My own lived experience told me a very different story. Given that nearly 50% of marriages do fail, it was no surprise that marriages around us started to fall apart. But with one single exception, all of those marriages were terminated by the women. The only man I know who initiated his divorce did so only after the violence in his home escalated past shameful and slightly painful to life-threatening, and yes, it was his wife who was the violent domestic partner. It was only after she threw a stoneware dinner plate and cut open his head, nearly severing his carotid artery, that he left. Despite the encouragement of many friends, he refused to file charges against her. It was too humiliating. Besides, who would believe him?

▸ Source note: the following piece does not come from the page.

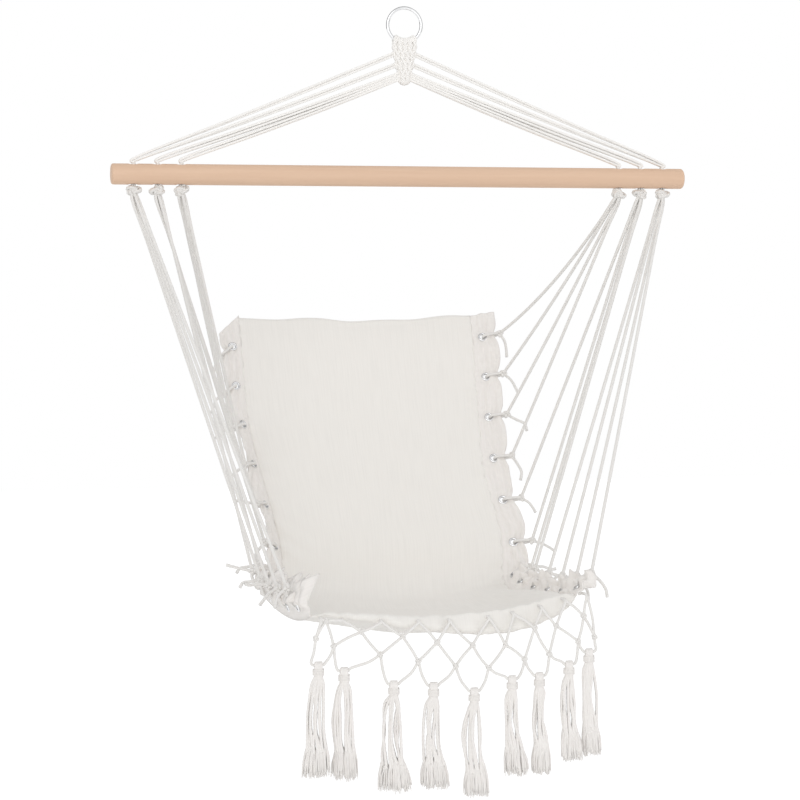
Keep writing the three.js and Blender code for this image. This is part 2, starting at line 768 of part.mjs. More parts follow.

Young men, know that you have to select women of faith and of honour. You have to be faithful to them and you need to know that they will keep their word and remain within the covenant with you. A living faith is required: that is clear scripture. It is also a good filter: but avoid those who play Sunday morning nightclub.

And women, everything I have said to the men applies to you. Finding a man who is both faithful and not gelded is hard. I know.

I will give you one hint. You will find him in the traditionalist churches. You better be prepared to live by that set of rules.